◆ Stated goal
Below are records; reproduce exactly the lines from the one that has "where it stands." through the one that has "Vector(map(max, high, point))", ends included, and nothing more.

— Start The input —

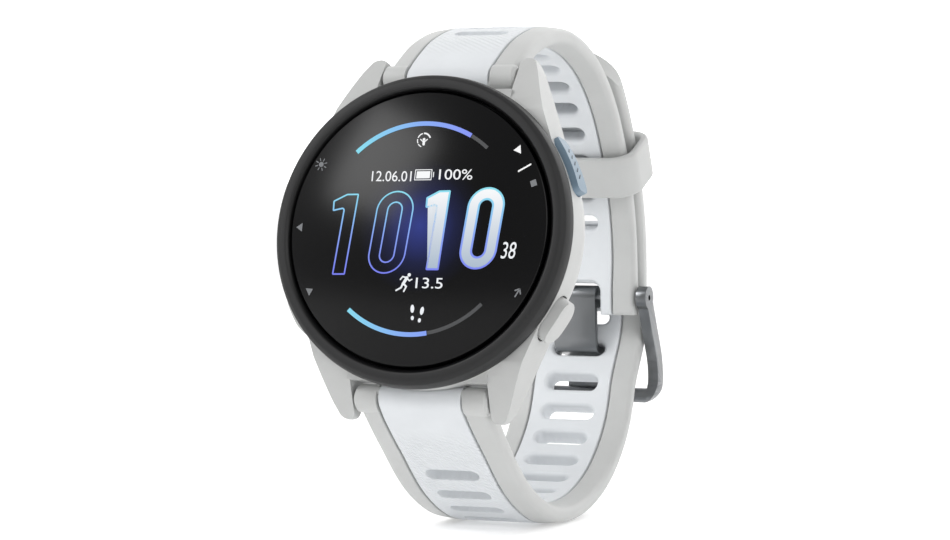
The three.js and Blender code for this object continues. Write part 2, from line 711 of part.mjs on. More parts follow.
// The frame's origin is under the middle of the watch, where it stands.
const bounds = new THREE.Box3().setFromObject(watch, true);
watch.position.set(0, -(bounds.min.y + bounds.max.y) / 2, -bounds.min.z);

const part = new THREE.Group();
part.add(watch);
export default part;
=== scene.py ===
"""Looks of a round running watch on a two-colour silicone strap, buckled into a loop."""
import json
import math

import bpy
from mathutils import Matrix, Vector


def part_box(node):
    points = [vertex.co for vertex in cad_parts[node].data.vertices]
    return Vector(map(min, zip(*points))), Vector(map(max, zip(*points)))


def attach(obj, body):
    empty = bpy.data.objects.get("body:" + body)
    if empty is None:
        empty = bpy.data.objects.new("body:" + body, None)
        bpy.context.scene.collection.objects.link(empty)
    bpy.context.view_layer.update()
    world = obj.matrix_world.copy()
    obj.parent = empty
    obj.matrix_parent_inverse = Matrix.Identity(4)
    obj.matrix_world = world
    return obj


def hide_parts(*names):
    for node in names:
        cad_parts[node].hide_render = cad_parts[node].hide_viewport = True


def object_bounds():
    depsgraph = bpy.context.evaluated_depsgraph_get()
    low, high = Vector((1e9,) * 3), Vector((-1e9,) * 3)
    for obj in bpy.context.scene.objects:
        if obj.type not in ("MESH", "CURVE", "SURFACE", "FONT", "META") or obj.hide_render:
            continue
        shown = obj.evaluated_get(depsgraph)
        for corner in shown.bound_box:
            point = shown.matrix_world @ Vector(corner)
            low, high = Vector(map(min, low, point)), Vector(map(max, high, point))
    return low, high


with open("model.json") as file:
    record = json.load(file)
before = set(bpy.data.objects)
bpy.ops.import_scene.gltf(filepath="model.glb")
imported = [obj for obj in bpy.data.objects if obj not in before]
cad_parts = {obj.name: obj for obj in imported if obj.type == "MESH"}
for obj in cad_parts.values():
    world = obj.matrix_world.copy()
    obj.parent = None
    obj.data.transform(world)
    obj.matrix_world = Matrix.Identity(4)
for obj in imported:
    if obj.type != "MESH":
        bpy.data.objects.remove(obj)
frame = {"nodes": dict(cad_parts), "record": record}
cad_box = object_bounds()

MM = 0.001  # pieces are shaped in millimetres and brought to metres as they are put in place
ROUND = 160  # facets round the head
DOUBLES_WITHIN = 0.004  # vertices nearer than this are one
THINNEST = 0.0015  # radius that stands for a point on a turned piece's axis
PAST_ALL = 30  # a cut that has to pass through everything reaches this far
X_AXIS = Vector((1, 0, 0))

# ------------------------------------------------------------------ where the head is
mounts = {m["name"]: m for m in frame["record"]["mounts"]}
GLASS = Vector(mounts["lens_face"]["pos_m"])
FACE_OUT = Vector(mounts["lens_face"]["axis"]).normalized()
FACE_UP = FACE_OUT.cross(X_AXIS).normalized()


def frame_of(origin, x, y, z):
    """A matrix from millimetres in a piece's own axes to its place in metres."""
    turn = Matrix((x, y, z)).transposed().to_4x4()
    return Matrix.Translation(origin) @ turn @ Matrix.Scale(MM, 4)


HEAD = frame_of(GLASS, X_AXIS, FACE_UP, FACE_OUT)
# Lays an outline's own x and y across and up, so that it is pulled along X.
PULLED_ALONG_X = Matrix(((0, 0, 1, 0), (1, 0, 0, 0), (0, 1, 0, 0), (0, 0, 0, 1)))


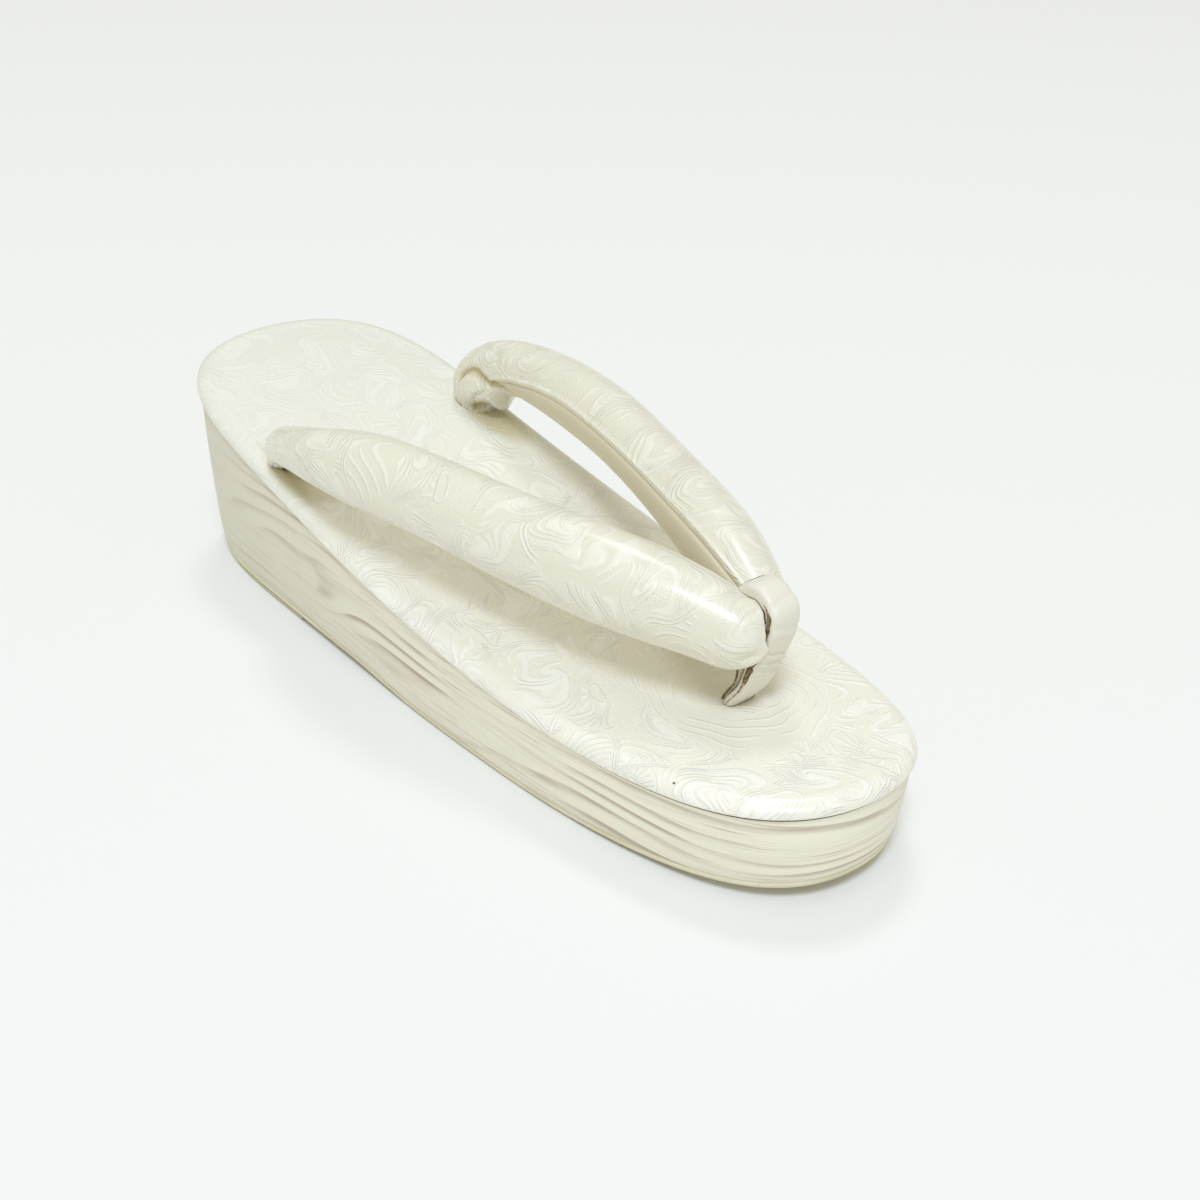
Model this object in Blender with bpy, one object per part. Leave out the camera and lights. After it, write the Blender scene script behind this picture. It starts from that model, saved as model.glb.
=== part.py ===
"""A zori sandal: a wedge sole with a rubber underside, an embossed top and a padded thong strap.

It stands on the XY plane with +Z up. The toe points along -Y, the wearer's right is -X, and the
origin lies on the floor under the middle of the sole. The sole's halves mirror each other across
X = 0, so it fits either foot. Sizes below are millimetres; finished meshes are in metres.
Places on the sandal are given as distance from the heel, distance across from the middle line,
and height.
"""
import bmesh
import bpy
import numpy as np

METRES = 0.001

# Sole
LENGTH = 240.0
WIDTH = 78.5
END_ROUNDNESS = 0.94
SOLE_COLUMNS = ("from_heel", "fullness", "top")
SOLE_ROWS = (
    (0, 1.80, 55.4),
    (12, 1.58, 52.9),
    (30, 1.34, 49.1),
    (60, 1.11, 42.8),
    (90, 1.02, 36.9),
    (120, 1.00, 31.9),
    (150, 1.02, 28.0),
    (180, 1.08, 25.7),
    (205, 1.17, 25.3),
    (225, 1.30, 26.1),
    (240, 1.44, 27.4),
)
TOE_SPRING = 4.2
TOE_SPRING_START = 160.0
FOREFOOT_START = 128.0
ARCH_START = 95.0

# Layers, from the floor up
GAP = 0.3
HEEL_PAD_THICKNESS = 1.2
HEEL_PAD_END = 70.0
CORNER_ROOM = 1.5
OUTSOLE_THICKNESS = 1.8
TOP_THICKNESS = 3.5
TOP_CUSHION = 0.7

# Edge profiles: distance in from the widest outline, and height
HEEL_PAD_EDGE = ((4.6, 0.0), (4.0, 0.5), (3.8, HEEL_PAD_THICKNESS))
OUTSOLE_EDGE = ((4.3, 0.0), (3.6, 0.5), (3.3, OUTSOLE_THICKNESS))
WEDGE_EDGE_COLUMNS = ("part_of_height", "inset")
WEDGE_EDGE_ROWS = ((0.0, 3.4), (0.04, 2.9), (0.15, 2.4), (0.4, 1.7), (0.7, 1.15), (1.0, 0.9))
RIM_WIDTH = 4.6
RIM_UNDERCUT = 0.5
RIM_STEPS = 5
CUSHION_WIDTH = 15.0

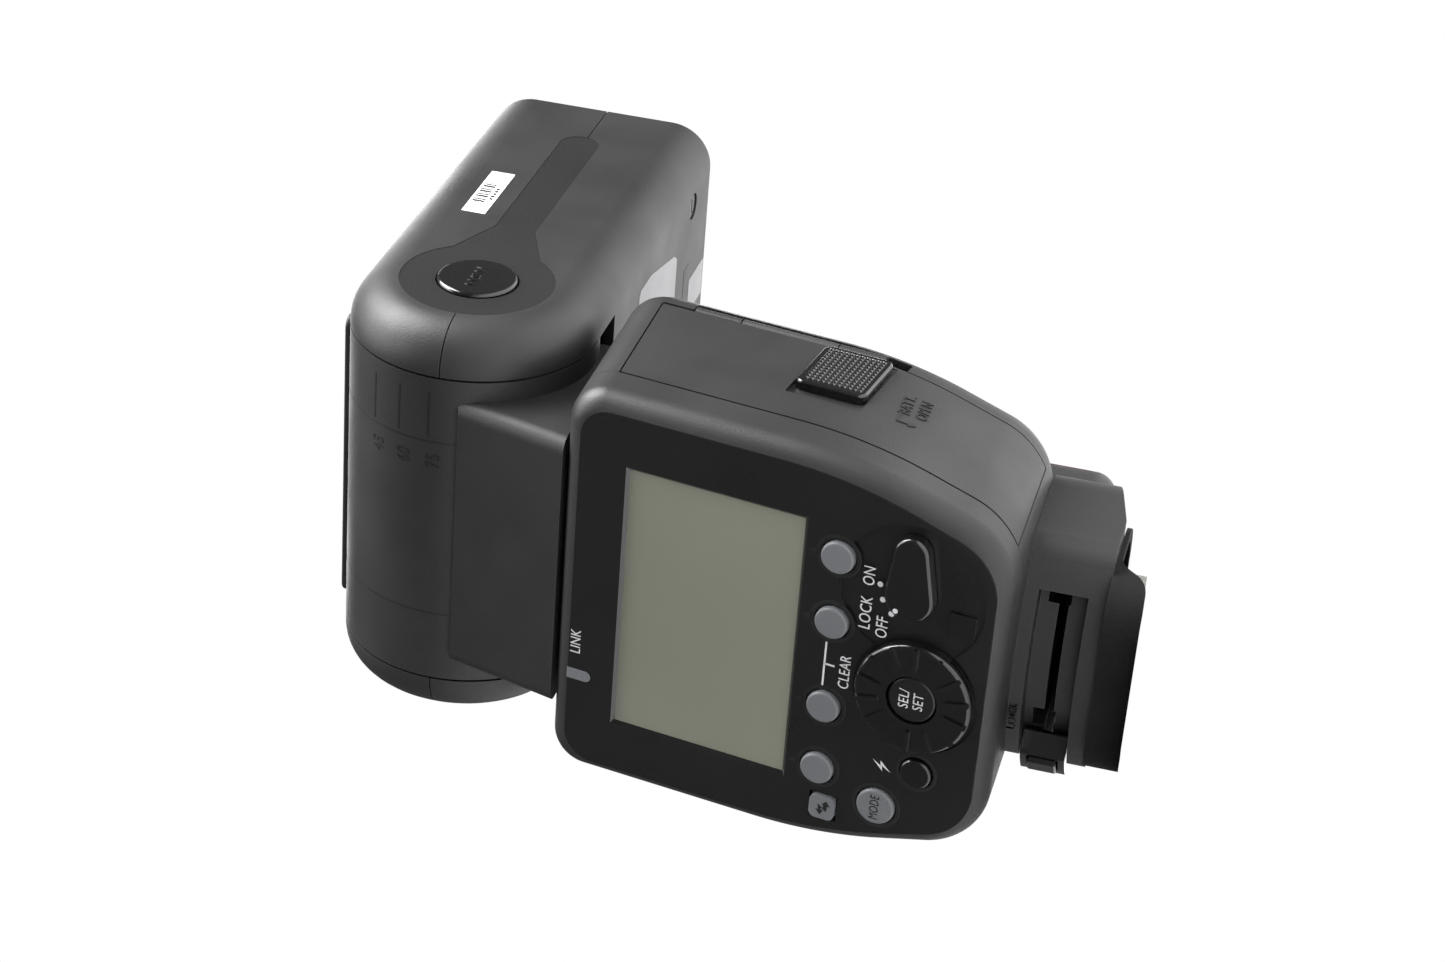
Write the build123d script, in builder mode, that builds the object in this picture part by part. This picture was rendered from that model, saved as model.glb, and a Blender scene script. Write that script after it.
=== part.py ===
from build123d import *
from math import cos, radians, sin, sqrt, tan
import os

# Speedlight flash, upright: +Z up, +Y towards the lens, +X the battery door side.
# The origin is the centre of the shoe foot's underside.

# overall sizes
body_width = 74.0
body_height = 78.0
body_depth = 44.5
body_bottom = 18.0
body_waist = 28.0
body_toe = 28.6
rear_mid_height = 50.0
rear_mid_y = -21.0
panel_lean = 9.05
head_width = 76.8
head_reach = 78.0
drum_radius = 21.6
cheek_width = 8.4
tilt_forward = 36.4
wall = 1.8

# fits
seam = 0.3
button_gap = 0.25
running = 0.05
neck_gap = 0.6
drum_clear = 3.5

# the shoe foot
shoe_width = 18.6
shoe_length = 18.0
shoe_thickness = 2.0
rail_neck = 12.2
housing_bottom = 4.4
housing_half = 21.5
skirt_drop = 1.5
lock_pin_radius = 1.0
lock_pin_y = 6.4
lever_pivot_y = 20.0
lever_radius = 33.0
lever_rest = 40.0
lever_travel = 54.0

# the control panel
lcd_wide = 50.4
lcd_high = 32.3
lcd_v = 69.25
dial_x = -2.06
dial_v = 31.85
dial_radius = 10.15
dial_ribs = 14
button_radius = 2.9
button_row = 47.3
button_columns = (19.7, 7.3, -9.1, -21.4)
lever_x = 16.5
lever_v = 34.3
lever_hub = 4.2
lever_reach = 11.0
panel_thick = 1.2

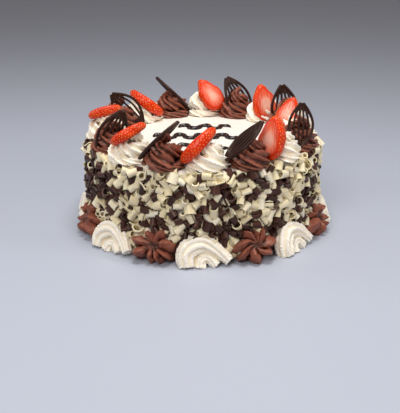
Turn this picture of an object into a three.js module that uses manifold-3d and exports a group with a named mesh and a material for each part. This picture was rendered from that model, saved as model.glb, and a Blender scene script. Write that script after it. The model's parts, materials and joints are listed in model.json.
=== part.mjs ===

— End The input —

◆ Exercise result
// The frame's origin is under the middle of the watch, where it stands.
const bounds = new THREE.Box3().setFromObject(watch, true);
watch.position.set(0, -(bounds.min.y + bounds.max.y) / 2, -bounds.min.z);

const part = new THREE.Group();
part.add(watch);
export default part;
=== scene.py ===
"""Looks of a round running watch on a two-colour silicone strap, buckled into a loop."""
import json
import math

import bpy
from mathutils import Matrix, Vector


def part_box(node):
    points = [vertex.co for vertex in cad_parts[node].data.vertices]
    return Vector(map(min, zip(*points))), Vector(map(max, zip(*points)))


def attach(obj, body):
    empty = bpy.data.objects.get("body:" + body)
    if empty is None:
        empty = bpy.data.objects.new("body:" + body, None)
        bpy.context.scene.collection.objects.link(empty)
    bpy.context.view_layer.update()
    world = obj.matrix_world.copy()
    obj.parent = empty
    obj.matrix_parent_inverse = Matrix.Identity(4)
    obj.matrix_world = world
    return obj


def hide_parts(*names):
    for node in names:
        cad_parts[node].hide_render = cad_parts[node].hide_viewport = True


def object_bounds():
    depsgraph = bpy.context.evaluated_depsgraph_get()
    low, high = Vector((1e9,) * 3), Vector((-1e9,) * 3)
    for obj in bpy.context.scene.objects:
        if obj.type not in ("MESH", "CURVE", "SURFACE", "FONT", "META") or obj.hide_render:
            continue
        shown = obj.evaluated_get(depsgraph)
        for corner in shown.bound_box:
            point = shown.matrix_world @ Vector(corner)
            low, high = Vector(map(min, low, point)), Vector(map(max, high, point))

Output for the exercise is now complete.